▸ **Given data**:
··········

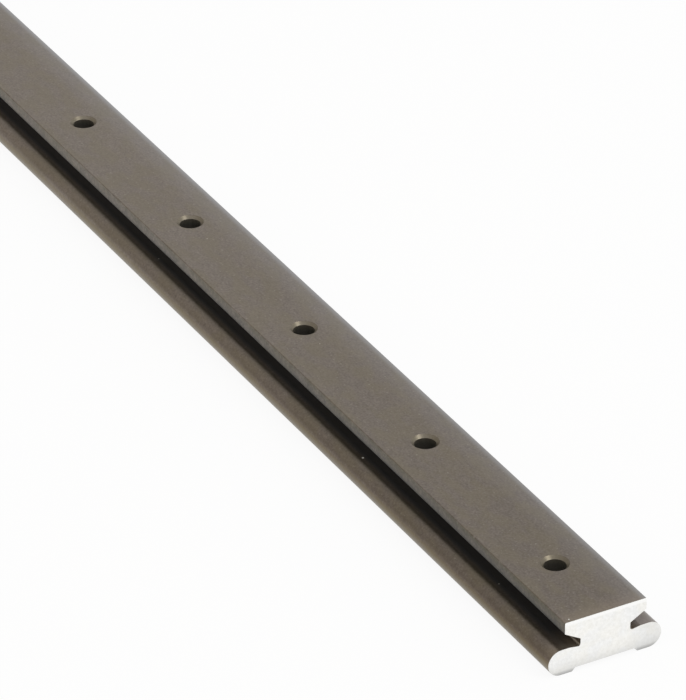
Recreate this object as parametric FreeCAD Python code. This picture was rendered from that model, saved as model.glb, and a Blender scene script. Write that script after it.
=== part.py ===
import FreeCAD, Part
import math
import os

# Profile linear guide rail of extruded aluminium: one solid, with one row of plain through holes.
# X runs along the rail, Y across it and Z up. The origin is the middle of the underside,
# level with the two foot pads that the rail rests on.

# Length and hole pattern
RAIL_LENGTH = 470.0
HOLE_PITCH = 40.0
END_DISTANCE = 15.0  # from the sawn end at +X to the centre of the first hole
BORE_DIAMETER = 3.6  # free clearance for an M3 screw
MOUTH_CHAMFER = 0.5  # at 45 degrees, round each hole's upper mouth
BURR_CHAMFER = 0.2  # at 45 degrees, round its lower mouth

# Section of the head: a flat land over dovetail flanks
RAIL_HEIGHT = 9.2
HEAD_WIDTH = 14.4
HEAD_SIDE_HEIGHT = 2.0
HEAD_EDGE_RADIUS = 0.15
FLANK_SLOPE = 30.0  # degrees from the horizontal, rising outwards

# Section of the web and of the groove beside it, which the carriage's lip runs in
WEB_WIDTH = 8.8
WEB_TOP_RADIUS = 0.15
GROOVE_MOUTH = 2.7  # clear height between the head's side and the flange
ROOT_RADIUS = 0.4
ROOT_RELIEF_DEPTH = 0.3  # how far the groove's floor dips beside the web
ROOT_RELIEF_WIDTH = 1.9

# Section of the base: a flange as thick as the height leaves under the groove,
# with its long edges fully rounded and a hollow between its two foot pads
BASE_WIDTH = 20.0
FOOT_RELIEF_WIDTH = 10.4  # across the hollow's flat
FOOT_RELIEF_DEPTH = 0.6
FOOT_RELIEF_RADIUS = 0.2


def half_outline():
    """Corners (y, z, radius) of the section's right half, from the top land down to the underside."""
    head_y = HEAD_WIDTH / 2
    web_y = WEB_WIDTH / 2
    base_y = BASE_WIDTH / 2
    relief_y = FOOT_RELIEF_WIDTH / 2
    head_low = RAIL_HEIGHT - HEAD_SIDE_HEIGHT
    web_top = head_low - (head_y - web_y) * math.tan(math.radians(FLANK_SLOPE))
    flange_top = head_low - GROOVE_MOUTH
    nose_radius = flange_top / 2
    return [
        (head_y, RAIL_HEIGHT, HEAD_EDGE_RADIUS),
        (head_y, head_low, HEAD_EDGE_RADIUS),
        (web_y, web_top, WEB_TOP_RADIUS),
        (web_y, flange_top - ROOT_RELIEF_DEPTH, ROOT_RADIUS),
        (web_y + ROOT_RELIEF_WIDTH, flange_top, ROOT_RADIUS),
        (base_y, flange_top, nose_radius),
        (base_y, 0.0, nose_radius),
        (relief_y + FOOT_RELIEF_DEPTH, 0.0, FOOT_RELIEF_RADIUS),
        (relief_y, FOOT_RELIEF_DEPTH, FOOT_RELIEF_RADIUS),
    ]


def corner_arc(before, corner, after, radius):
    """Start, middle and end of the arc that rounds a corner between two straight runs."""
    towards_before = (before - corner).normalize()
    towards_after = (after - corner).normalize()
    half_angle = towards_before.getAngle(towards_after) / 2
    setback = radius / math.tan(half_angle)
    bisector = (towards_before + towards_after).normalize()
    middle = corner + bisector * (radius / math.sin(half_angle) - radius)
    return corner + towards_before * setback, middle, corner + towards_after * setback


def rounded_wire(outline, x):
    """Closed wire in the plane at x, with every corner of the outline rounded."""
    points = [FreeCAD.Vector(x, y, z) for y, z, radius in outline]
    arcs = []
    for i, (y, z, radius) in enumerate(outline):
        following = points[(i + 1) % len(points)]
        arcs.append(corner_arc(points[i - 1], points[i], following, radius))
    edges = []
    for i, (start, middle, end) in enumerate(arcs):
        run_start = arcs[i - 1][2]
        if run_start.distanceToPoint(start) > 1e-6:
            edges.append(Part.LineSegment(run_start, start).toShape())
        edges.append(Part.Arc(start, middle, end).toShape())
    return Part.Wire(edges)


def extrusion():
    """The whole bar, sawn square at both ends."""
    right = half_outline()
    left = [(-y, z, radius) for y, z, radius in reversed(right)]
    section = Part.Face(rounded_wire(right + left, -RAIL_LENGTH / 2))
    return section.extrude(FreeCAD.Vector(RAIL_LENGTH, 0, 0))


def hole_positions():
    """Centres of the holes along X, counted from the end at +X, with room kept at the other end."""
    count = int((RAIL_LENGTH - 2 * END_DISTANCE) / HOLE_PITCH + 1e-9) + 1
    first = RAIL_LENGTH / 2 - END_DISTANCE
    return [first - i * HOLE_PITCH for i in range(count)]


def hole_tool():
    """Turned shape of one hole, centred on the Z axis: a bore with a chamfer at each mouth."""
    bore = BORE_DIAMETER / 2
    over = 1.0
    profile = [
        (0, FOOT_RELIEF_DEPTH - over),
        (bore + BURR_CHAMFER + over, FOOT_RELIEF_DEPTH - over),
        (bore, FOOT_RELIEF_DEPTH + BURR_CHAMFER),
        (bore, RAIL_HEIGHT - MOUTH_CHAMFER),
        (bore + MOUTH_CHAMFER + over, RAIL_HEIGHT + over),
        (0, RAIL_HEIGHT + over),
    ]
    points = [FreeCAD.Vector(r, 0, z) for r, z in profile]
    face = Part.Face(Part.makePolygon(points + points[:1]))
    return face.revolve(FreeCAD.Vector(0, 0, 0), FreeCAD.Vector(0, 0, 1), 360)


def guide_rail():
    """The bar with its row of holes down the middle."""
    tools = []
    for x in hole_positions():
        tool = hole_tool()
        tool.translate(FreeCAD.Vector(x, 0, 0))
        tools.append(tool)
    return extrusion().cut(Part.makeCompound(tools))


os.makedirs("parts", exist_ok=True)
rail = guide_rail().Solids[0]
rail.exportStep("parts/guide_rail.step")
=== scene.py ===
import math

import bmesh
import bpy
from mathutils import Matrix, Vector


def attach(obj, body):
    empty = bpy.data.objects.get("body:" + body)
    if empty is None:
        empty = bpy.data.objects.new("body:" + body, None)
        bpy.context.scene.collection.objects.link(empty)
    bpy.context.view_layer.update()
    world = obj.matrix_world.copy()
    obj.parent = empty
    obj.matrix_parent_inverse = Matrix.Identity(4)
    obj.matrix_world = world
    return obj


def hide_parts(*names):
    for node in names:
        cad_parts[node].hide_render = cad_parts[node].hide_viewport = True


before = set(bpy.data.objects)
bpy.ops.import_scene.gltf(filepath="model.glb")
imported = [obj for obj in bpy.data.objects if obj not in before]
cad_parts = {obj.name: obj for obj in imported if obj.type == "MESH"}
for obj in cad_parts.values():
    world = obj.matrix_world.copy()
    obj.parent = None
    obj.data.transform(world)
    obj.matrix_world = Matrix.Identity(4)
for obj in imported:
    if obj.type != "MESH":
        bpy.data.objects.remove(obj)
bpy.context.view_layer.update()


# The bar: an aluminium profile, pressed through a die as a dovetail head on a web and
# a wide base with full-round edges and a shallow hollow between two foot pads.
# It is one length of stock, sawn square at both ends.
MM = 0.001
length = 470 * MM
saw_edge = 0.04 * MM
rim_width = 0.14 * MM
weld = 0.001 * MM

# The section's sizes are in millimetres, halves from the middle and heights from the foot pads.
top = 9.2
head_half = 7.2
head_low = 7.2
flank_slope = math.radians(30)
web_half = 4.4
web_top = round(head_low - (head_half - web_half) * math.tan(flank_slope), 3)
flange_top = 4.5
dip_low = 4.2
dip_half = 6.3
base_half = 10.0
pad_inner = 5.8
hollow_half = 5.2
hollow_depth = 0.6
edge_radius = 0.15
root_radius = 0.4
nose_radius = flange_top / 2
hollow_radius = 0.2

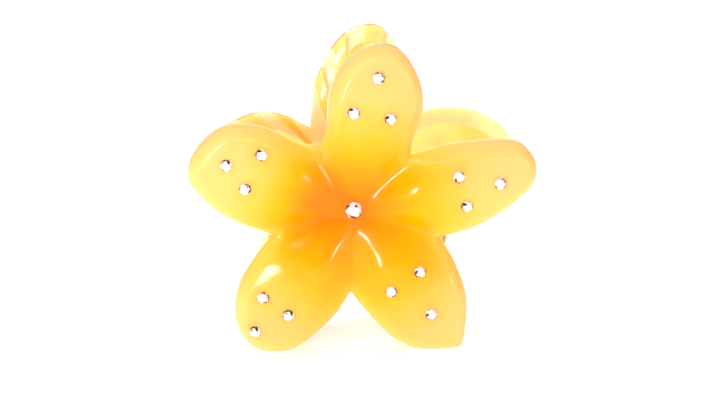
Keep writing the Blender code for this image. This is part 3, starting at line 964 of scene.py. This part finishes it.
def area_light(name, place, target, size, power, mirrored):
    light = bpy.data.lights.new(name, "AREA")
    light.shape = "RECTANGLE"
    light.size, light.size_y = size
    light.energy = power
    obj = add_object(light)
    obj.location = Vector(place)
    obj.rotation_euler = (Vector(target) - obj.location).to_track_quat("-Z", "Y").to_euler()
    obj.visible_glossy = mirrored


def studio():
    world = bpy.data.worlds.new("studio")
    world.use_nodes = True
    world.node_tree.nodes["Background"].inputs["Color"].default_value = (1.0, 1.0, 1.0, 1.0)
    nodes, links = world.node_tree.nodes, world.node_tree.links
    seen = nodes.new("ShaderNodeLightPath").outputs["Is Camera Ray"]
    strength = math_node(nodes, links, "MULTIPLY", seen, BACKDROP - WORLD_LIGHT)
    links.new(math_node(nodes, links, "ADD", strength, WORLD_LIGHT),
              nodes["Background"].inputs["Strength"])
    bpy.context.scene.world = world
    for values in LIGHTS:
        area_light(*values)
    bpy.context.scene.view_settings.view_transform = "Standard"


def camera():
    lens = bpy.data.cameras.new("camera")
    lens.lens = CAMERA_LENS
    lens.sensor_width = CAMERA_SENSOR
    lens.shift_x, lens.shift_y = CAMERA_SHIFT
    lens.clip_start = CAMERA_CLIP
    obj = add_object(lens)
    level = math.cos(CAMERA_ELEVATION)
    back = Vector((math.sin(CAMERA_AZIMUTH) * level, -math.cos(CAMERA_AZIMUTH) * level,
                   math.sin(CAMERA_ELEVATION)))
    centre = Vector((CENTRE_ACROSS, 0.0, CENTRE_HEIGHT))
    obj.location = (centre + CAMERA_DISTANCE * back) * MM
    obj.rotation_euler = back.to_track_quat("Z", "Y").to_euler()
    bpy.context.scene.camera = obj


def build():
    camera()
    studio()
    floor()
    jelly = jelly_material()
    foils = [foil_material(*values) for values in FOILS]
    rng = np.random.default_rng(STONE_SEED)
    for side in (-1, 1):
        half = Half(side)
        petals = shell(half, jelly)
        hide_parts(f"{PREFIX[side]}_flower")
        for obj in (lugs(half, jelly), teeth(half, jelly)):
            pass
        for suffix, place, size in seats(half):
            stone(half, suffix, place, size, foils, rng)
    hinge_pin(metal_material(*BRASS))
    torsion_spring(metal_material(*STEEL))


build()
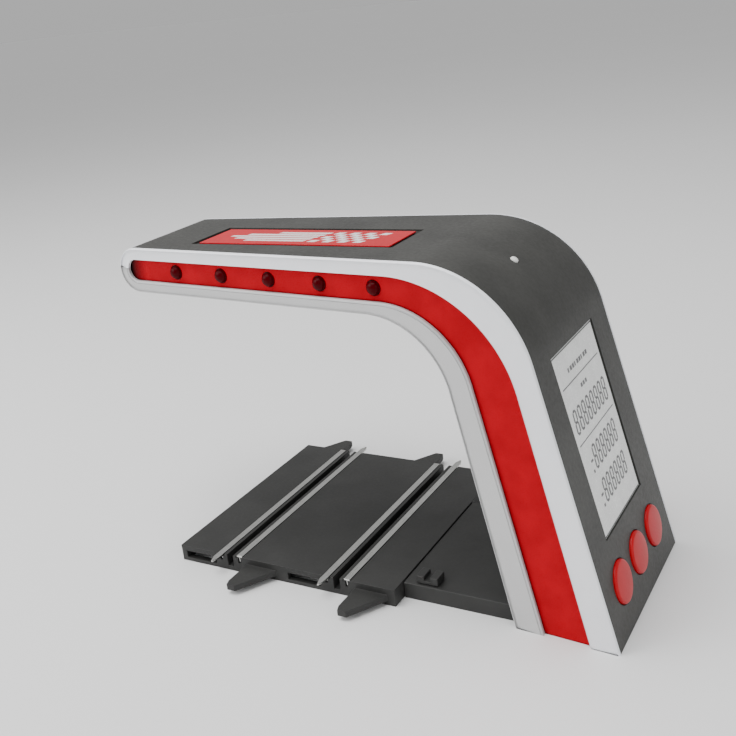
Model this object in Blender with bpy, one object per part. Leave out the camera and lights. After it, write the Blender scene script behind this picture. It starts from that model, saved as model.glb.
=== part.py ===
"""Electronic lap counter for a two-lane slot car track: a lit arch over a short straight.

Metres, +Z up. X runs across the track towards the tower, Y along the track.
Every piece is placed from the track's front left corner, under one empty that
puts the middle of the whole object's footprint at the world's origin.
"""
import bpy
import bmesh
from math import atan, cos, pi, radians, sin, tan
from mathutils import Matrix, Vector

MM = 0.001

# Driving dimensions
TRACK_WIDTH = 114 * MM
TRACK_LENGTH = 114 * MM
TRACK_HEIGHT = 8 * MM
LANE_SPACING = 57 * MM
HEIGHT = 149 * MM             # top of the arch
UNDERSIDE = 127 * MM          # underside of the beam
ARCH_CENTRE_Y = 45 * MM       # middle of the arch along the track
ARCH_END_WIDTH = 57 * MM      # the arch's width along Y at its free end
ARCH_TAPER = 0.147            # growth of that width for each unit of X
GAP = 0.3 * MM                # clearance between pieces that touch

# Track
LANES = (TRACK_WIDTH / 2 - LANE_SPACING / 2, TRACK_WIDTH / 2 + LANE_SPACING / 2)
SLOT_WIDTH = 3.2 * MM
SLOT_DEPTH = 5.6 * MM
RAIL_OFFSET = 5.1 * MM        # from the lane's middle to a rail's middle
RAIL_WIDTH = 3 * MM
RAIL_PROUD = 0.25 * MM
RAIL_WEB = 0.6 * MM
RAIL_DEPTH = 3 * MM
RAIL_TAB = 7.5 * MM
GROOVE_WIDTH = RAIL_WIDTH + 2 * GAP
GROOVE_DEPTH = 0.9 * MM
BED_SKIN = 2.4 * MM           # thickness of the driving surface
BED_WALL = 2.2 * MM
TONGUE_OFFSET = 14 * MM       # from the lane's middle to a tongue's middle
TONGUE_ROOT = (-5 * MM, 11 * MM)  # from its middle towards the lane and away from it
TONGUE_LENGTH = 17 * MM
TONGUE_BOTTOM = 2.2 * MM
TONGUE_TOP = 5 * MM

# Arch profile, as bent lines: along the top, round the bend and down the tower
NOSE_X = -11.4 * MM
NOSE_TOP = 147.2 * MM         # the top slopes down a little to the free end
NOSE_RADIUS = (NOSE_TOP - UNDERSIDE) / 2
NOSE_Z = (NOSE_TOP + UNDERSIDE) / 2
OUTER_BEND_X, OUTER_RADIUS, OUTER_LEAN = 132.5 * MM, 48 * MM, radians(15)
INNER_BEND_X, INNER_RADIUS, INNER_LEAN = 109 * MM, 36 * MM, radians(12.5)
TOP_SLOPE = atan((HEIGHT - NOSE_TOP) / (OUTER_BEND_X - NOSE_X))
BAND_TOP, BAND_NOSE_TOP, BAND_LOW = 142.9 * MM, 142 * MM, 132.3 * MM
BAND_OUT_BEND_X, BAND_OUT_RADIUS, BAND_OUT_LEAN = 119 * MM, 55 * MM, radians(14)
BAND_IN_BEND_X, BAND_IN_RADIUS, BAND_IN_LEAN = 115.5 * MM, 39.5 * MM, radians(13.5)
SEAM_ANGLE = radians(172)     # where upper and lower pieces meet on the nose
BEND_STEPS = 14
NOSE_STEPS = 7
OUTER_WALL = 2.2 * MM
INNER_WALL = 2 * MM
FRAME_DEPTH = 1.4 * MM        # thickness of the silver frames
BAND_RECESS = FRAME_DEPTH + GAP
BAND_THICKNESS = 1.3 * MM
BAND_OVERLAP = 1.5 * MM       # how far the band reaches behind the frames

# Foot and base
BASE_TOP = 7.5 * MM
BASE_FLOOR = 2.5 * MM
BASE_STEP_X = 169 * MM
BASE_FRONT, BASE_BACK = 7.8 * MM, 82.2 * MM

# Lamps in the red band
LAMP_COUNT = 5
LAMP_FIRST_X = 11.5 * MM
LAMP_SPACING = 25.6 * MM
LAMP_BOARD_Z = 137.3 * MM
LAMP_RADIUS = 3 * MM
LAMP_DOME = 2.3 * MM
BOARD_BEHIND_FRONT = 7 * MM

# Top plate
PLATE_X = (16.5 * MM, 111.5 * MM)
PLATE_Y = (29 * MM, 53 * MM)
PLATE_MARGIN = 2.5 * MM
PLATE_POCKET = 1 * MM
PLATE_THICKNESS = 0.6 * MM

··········

▸ **Work instructions**: Quote word for word the lines from the line holding "0, 1), 360)" through the line holding "for node in"; include both of those lines and add nothing.

▸ **Answer**:
    return face.revolve(FreeCAD.Vector(0, 0, 0), FreeCAD.Vector(0, 0, 1), 360)


def guide_rail():
    """The bar with its row of holes down the middle."""
    tools = []
    for x in hole_positions():
        tool = hole_tool()
        tool.translate(FreeCAD.Vector(x, 0, 0))
        tools.append(tool)
    return extrusion().cut(Part.makeCompound(tools))


os.makedirs("parts", exist_ok=True)
rail = guide_rail().Solids[0]
rail.exportStep("parts/guide_rail.step")
=== scene.py ===
import math

import bmesh
import bpy
from mathutils import Matrix, Vector


def attach(obj, body):
    empty = bpy.data.objects.get("body:" + body)
    if empty is None:
        empty = bpy.data.objects.new("body:" + body, None)
        bpy.context.scene.collection.objects.link(empty)
    bpy.context.view_layer.update()
    world = obj.matrix_world.copy()
    obj.parent = empty
    obj.matrix_parent_inverse = Matrix.Identity(4)
    obj.matrix_world = world
    return obj


def hide_parts(*names):
    for node in names:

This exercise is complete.